= David Stoten =

British film director

David Stoten is an English short film maker, director and caricaturist. He was born in Luton, Bedfordshire, and is mainly known for his association with TV's Spitting Image. Stoten won the BAFTA award with longtime collaborator, Tim Watts, in 1994 for The Big Story.

Since then, Stoten has provided storyboards for, amongst others, Corpse Bride, Mr. Bean's Holiday and the TV series Charlie and Lola.

Credited as one of the "Spitting Image team" (under Roger Law), Stoten provided the cover to 2007's QI "E" Annual, as well as contributing incidental illustrations. Stoten has been an ongoing contributor to The Oldie. In 2015, Stoten provided caricatures for the ITV show Newzoids.

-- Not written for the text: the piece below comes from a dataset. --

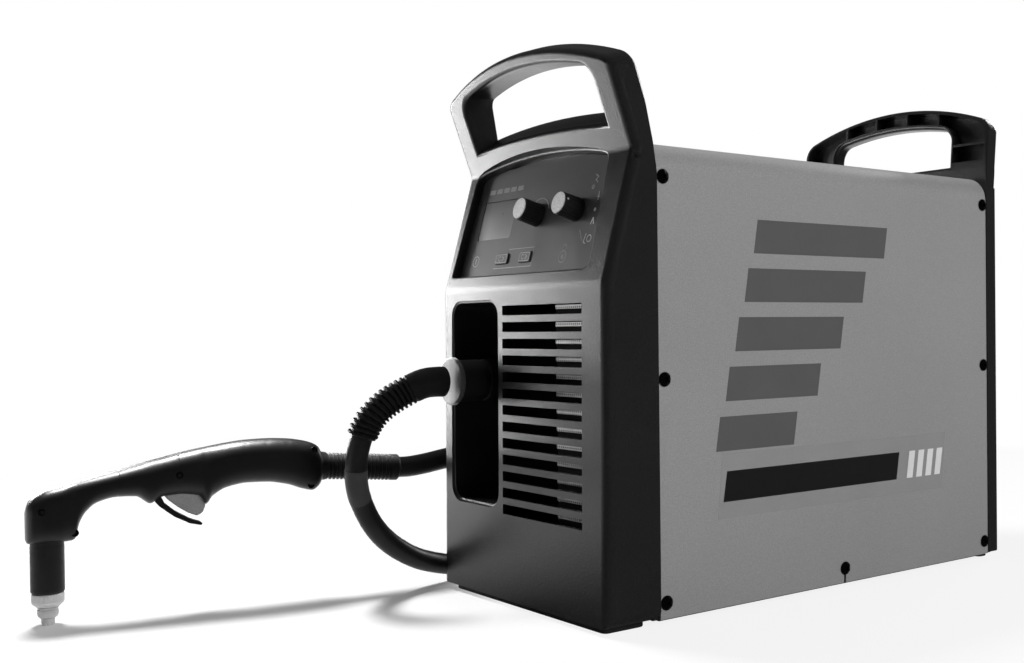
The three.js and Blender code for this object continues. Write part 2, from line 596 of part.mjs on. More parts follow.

As a sculptor, Stoten has made maquettes for the animation film industry whilst also sculpting a range of Gorillaz figures for the designer toy company Kidrobot.

Stoten was Head of Story for the animated Feature Film Gnomeo and Juliet and subsequently became the Creative Development Lead at Arc Productions in Toronto.

He directed the DVD Specials Thomas & Friends and was the head writer for Steam Team to the Rescue and the twenty-fourth (and final) series succeeding Andrew Brenner.